Pennsylvania is among a dozen states that have raised transportation taxes and/or fees over the last few years, but its comprehensive strategy is an even rarer thing. Federal Highway Trust Fund output has declined 3.5% since 2008 and yet in the interim, Pennsylvania has disbursed billions into roads and bridges work—more than $7 billion in 2013 alone.
 
In 2014 alone, the Pennsylvania Department of Transportation was able, by virtue of this statewide program, to invest $800 million into improvements on 1,600 miles of roadway and 83 bridges that would not have been completed without it, said PennDOT spokesman Rich Kirkpatrick, in a statement.

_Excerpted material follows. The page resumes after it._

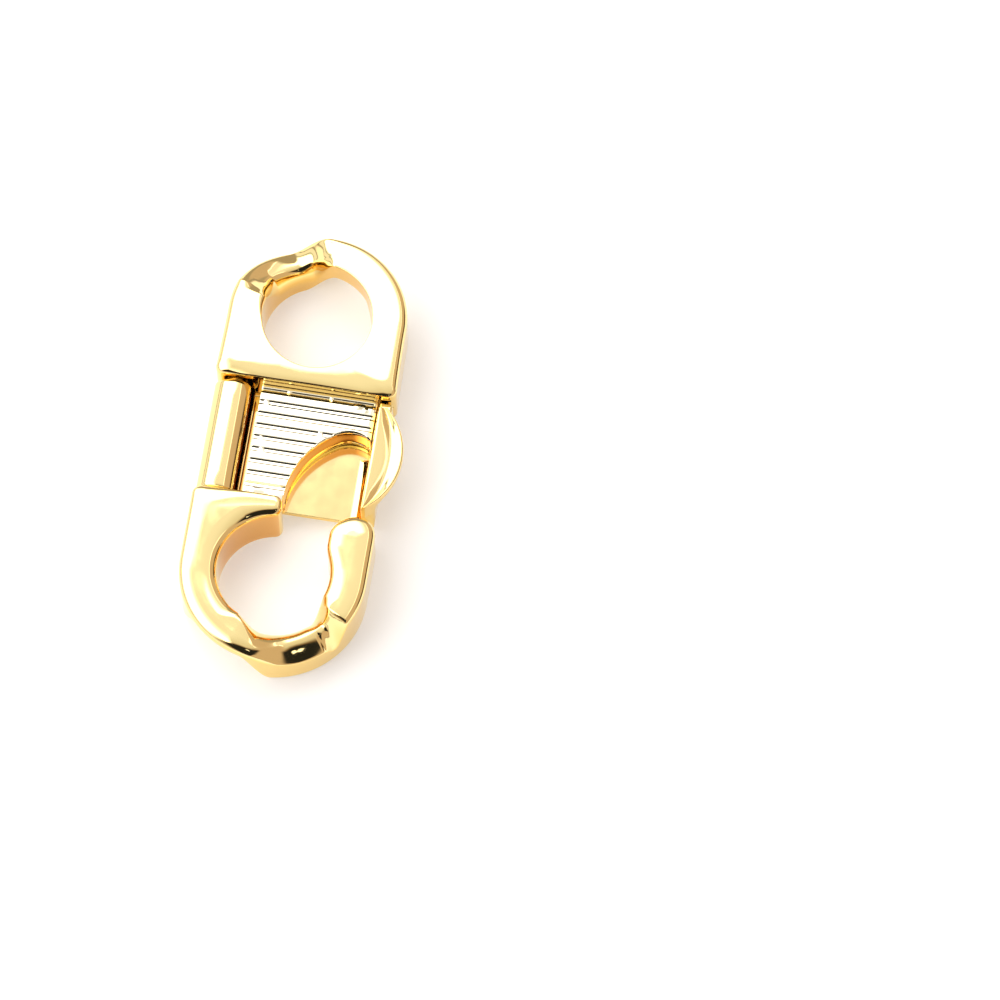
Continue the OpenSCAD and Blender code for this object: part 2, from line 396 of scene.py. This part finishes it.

This is a marked change to actions taken by PennDOT three months prior to this new legislation’s passage when the agency, prodded by uncertainty over additional funding from the legislature, announced new weight restrictions on about 1,000 of the nearly 4,500 state and local bridges classified as “structurally deficient.” Overall, accelerated bridge construction is gaining ground in the state as an augmentation to Penn DOT’s modis operandi.
 
In Massachusetts, however, funding has been dwindling since the $7 billion investiture in the “Big Dig” project, to the degree that legislators and agency officials are now scrambling to provide answers to the state’s infrastructure woes.
 
According to numbers culled by the Associated Press, monies available to Massachusetts from the Federal Highway Trust Fund dropped 3.1% from 2008 to 2013. The state’s share dropped from about $680 million to $654 million between 2010 and 2011, and again from $658 million to $620 million between 2012 and 2013. When adjusted for inflation, the state has seen a 10.1% drop in highway trust fund receipts over that five-year period.
 
The brutal winter weather over the past several weeks has the Massachusetts Bay Transportation Authority on the ropes, forcing the Boston-area’s aging transit system to close several times and to further limit service besides. Lawmakers have juggled a slew of potential short- and long-term fixes for the state’s crumbling infrastructure. A 2008 law directed $3 billion toward bridge repairs, including a $260 million reconstruction of the historic Longfellow Bridge connecting Boston and Cambridge.
 
The state's gas tax, however, had remained static since 1991, until the 2013 3-cent hike to 24 cents per gallon. The law was expected to raise approximately $600 million in annual additional funds for roads, bridges and public transit by 2018, yet such a figure is being regarded as simply not enough to last the long haul. In November, an indexing provision that would have tied future increases in the gas tax to inflation was repealed by voters, who justified their decision by characterizing the index as taxation without representation. It is estimated that the loss of the indexing provision will cost the state $100 million per year hereforth.